O ministro também disse que a candidatura da morna a patrimônio mundial da Organização das Nações Unidas para a Educação, Ciência e Cultura (UNESCO), classificação que obteve em 2019, “é um grande ganho para a cultura de Cabo Verde”.

Na entrevista à Lusa, o cantor e multi-instrumentista disse que o dossiê “tem histórias falsas”, nomeadamente “gravações em que estão pessoas a tocar”, mas que disse que era ele a tocar. “Um documento aprovado mundialmente, sendo nele descoberto três falácias, já dava direito a ser desclassificado. A UNESCO foi e é e continuará a ser irresponsável por ter aprovado um folclore que não conhece”, apontou o músico.

Considerando que “se fosse fácil alguém já o teria feito antes”, o ministro relembrou que a candidatura da morna não foi baseada na história da Cesária Évora, mas sim na história do povo cabo-verdiano.

E enfatizou o fato de, por exemplo, o pescador, o carpinteiro, o pedreiro, as pessoas mais humildes e as mais letradas cantarem e viveram a morna como parte sua.

“Estamos a falar de uma opinião, do IPC [Instituto do Patrimônio Cultural], de todo o quadro técnico que fez a candidatura da morna, da UNESCO, de todos os especialistas internacionais que validaram a candidatura da morna”, insistiu a mesma fonte, dizendo, por isso, tratar-se apenas de uma opinião.

“Devo dizer taxativamente que é falso, porque a validação da candidatura é feita com base em testemunhos e a aceitação de quem pratica o gênero”, continuou o governante, entendendo que o “grande escândalo nacional” é que parece que quase ninguém estudou o dossiê de candidatura da morna a patrimônio imaterial da humanidade.

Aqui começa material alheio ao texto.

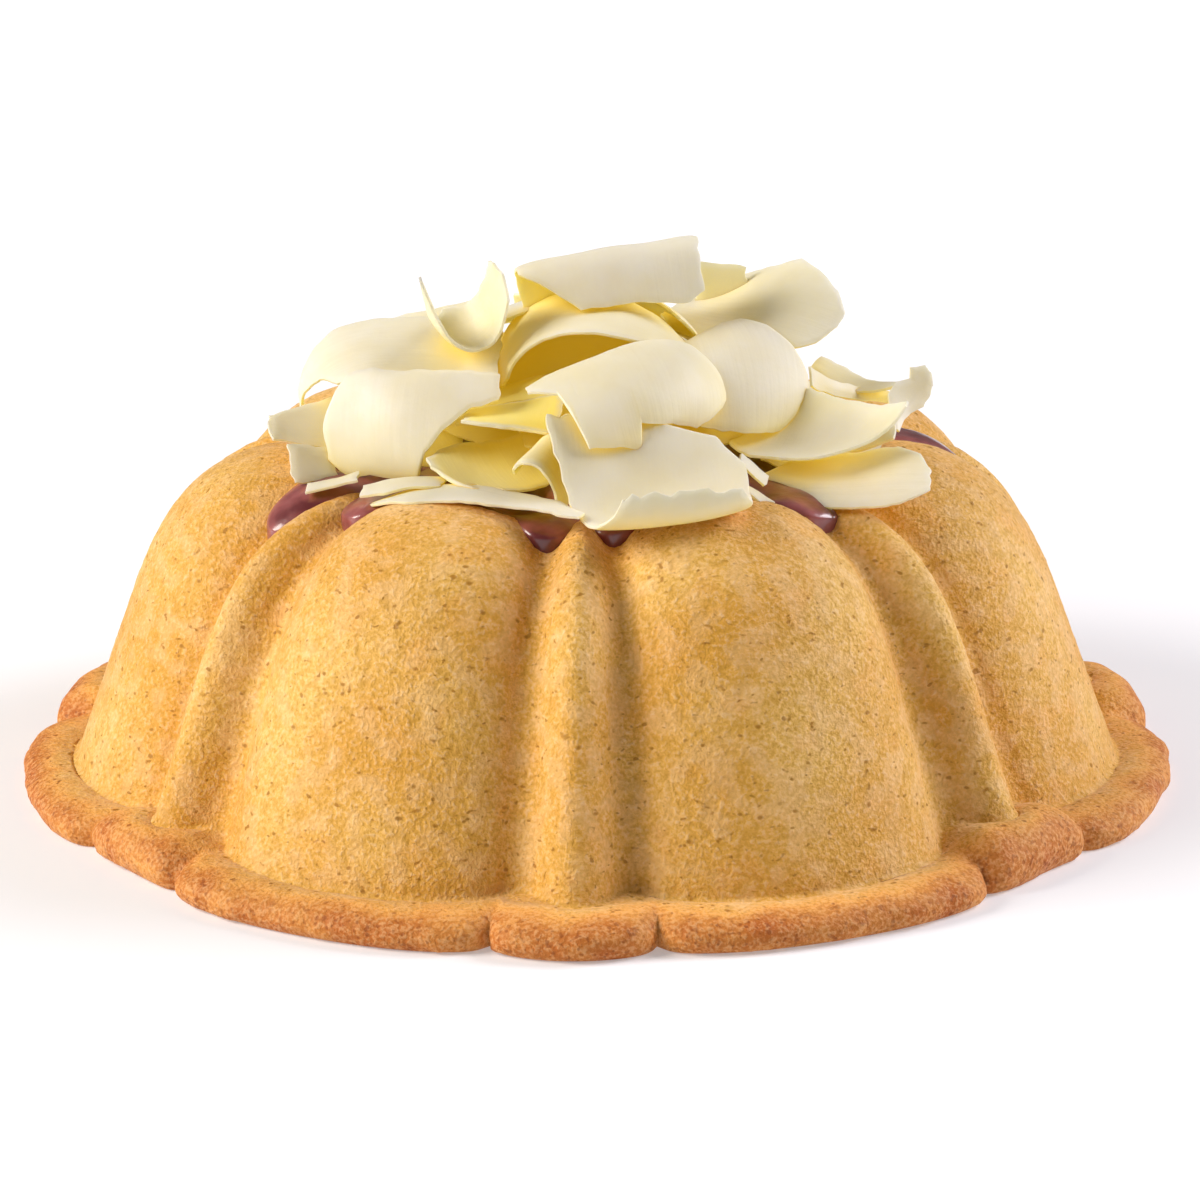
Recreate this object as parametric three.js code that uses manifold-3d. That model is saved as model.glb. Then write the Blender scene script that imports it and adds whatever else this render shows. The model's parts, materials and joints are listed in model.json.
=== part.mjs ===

O ministro lamentou que, “quatro anos depois, as pessoas ainda insistem em falar de uma candidatura da morna, como se tivesse sido uma coisa abstrata”, reforçando que a candidatura foi construída com base na cientificidade e na capacidade técnica do IPC, na capacidade da consultoria e validada pela UNESCO, uma agência das Nações Unidas.

A morna, gênero musical típico de Cabo Verde, é geralmente acompanhada por viola, cavaquinho, violino e piano, tem como “instrumento de excelência” o violão, introduzido em Cabo Verde no século XIX.